AUTHOR: Star Sports Content

NOTT at Newbury

SIMON NOTT reports from the betting ring at Newbury on Al Shaqab Lockinge Stakes day.

There were plenty of people at Newbury for Al Shaqab Lockinge day, plenty of bookmakers too. I got around the ring chatting to the ones that I know asking them to give us up to a minute on video as to why the punters should come racing and bet with the bookies. Some were a bit bashful which is a shame because they are all characters and have something to say. Look out for them on here soon, meet the bookies.

Rocky used to be a tac-tac man when I first came racing, everyone knew his name because you’d hear a chorus of ‘Rocky’ boomed out by frantic card waving men stood on bookies joints whenever they’d laid a thick one. He used to be one of three tic-tac men who still plied their trade on boxes by the rails in the late 1980’s early 1990’s. He now bets on the rails all over the south of England standing with his brothers as Kelross. He was keen to point out that ‘the betting ring is the best keep secret in betting’, he went on to explain ‘you can bet each-way with the fractions (that’s going to send a shiver down the spine of many a layer) and get some real value’. He’s right too, the ring may well use the exchanges to form their market but the figures they use as a guide are often miniscule. There might be only a couple of hundred quid available at a price on the machine but add up what you could back it a horse to win combined with the on-course bookies. It’s still by far the strongest market, no racecourse bookie ever turns down a cash punter if they can help it, and certainly not double figure bets, even the most careful of Silver Ring books of old would spin in their graves at the very thought though, well most of them.


Double-figure bets were what is was all about in the opener, business started busy but light according to the rails layers I talked to. I didn’t hear of any fortunes for anything in the first. It was probably just as well, one clerk confided ‘we could do without this winning’ as commentator Ian Bartlett tried to make a race of the Al Rayyan stakes. In reality, it wasn’t a race at all – 3/1 Hawkbill scooted up with the rest nowhere.

Business had picked up sufficiently for Paul Metcalfe of Pickwick-Bevan (est 2014) to just nod responding to my question on the business as he tapped bets into his computer. It seemed that the punters had finished exploring the course and necked their drinks and instead were having it on in the right and proper manner. Favourite backers left it behind though, Visionary at 4/1 and Defoe 8/1 winning the next two helped the layers scrape some back.

The feature Al Shaqab Lockinge Stakes saw some spirited betting with the ring really buzzing. There was plenty of money for Somehow 5/1 into 10/3 while Ribchester was quite easy in the market.
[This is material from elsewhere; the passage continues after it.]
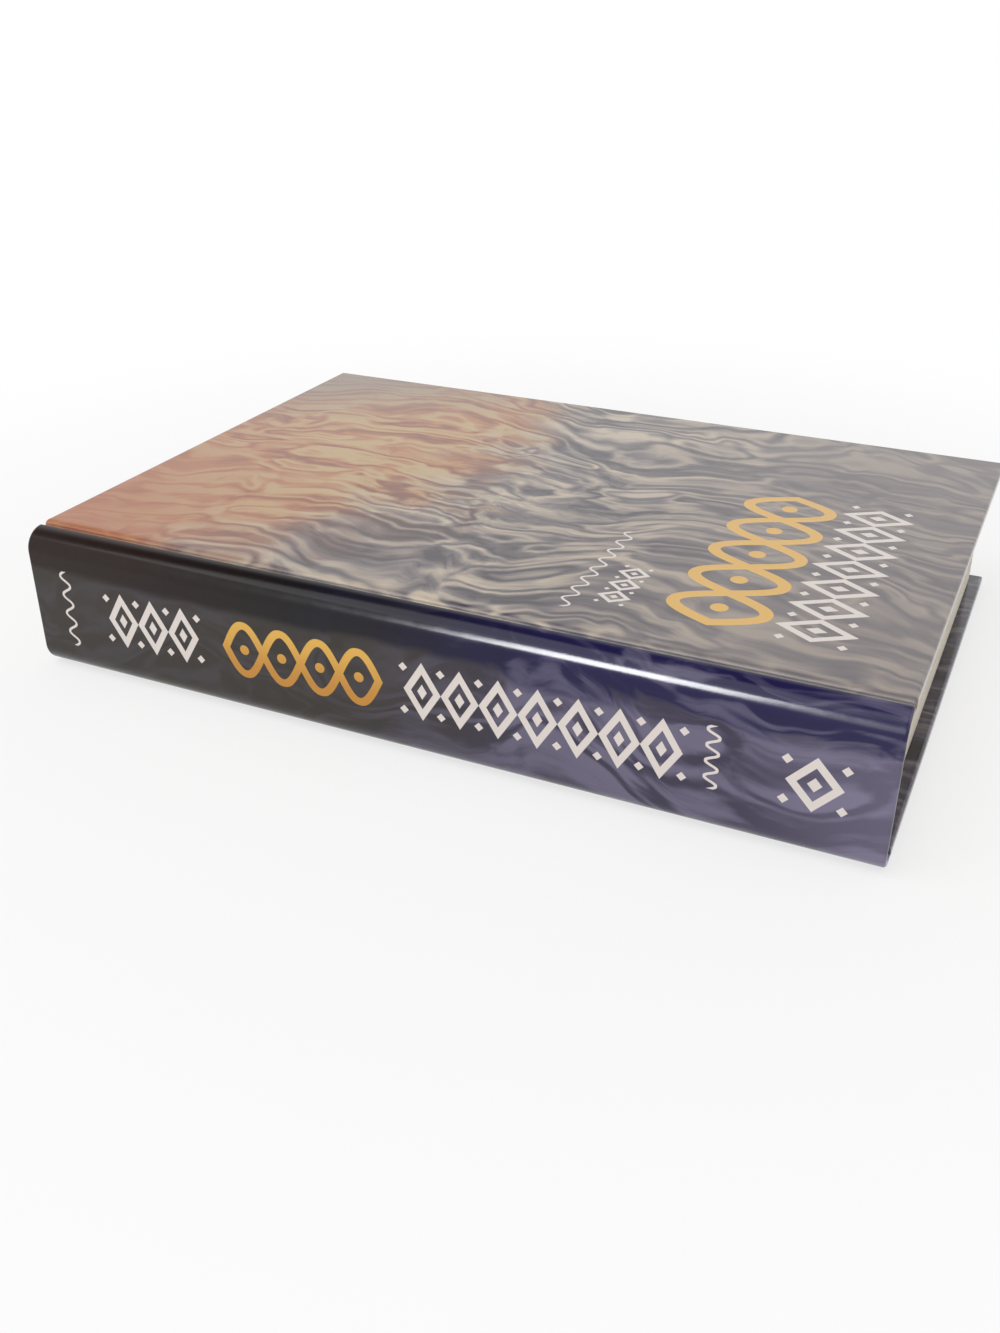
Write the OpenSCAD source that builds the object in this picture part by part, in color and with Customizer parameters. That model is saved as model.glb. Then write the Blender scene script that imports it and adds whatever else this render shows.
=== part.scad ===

The value-seekers were there to snap with any arbs. One well-known face was lightning fast for the 15/8 when an intrepid rails book stuck his head above the price parapet. It must have been touch and go whether the dual-phoned punter managed to earn out of it though because 15/8 soon popped up in a few other places.


It didn’t last long, at least one high-street represented firm was soon funnelling money back into the ring. Some bookmakers evidently decided that given support for others in the race and the weakness of the jolly it was worth taking a chance. All but the most earnest in spirit had to capitulate eventually. The off-course money proved to be spot on, those layers that bravely stuck their chests out did their money in fine style when Ribchester won. They weren’t alone, the Star office got filled in too with the phones red hot all morning for Godolphin’s flying machine. The feature race was a terrible result for the ring as was the following Olympic Glory Conditions Stakes which went to 2/1 favourite Denaar which had bookies looking deep into their hods. ‘Not a dinar’ was a favourite saying from a bookmaking family named Webb a couple of decades back, either to refer to poor business or what they had left. It wasn’t a case of the former today.


One thing that did proliferate around the still buzzing betting ring were the amount of young smiling people getting involved. I remember my first day’s racing, Mackeson Gold Cup Day at Cheltenham in 1983. I didn’t back a winner but I simply loved it, the colour, the atmosphere, the sport and I still love it. Looking around the ring I’d bet that in 34 years time there will be someone regaling someone with a tale about the day they first went racing and that day was today. That’s what it’s all about, come racing, there’s nothing like it.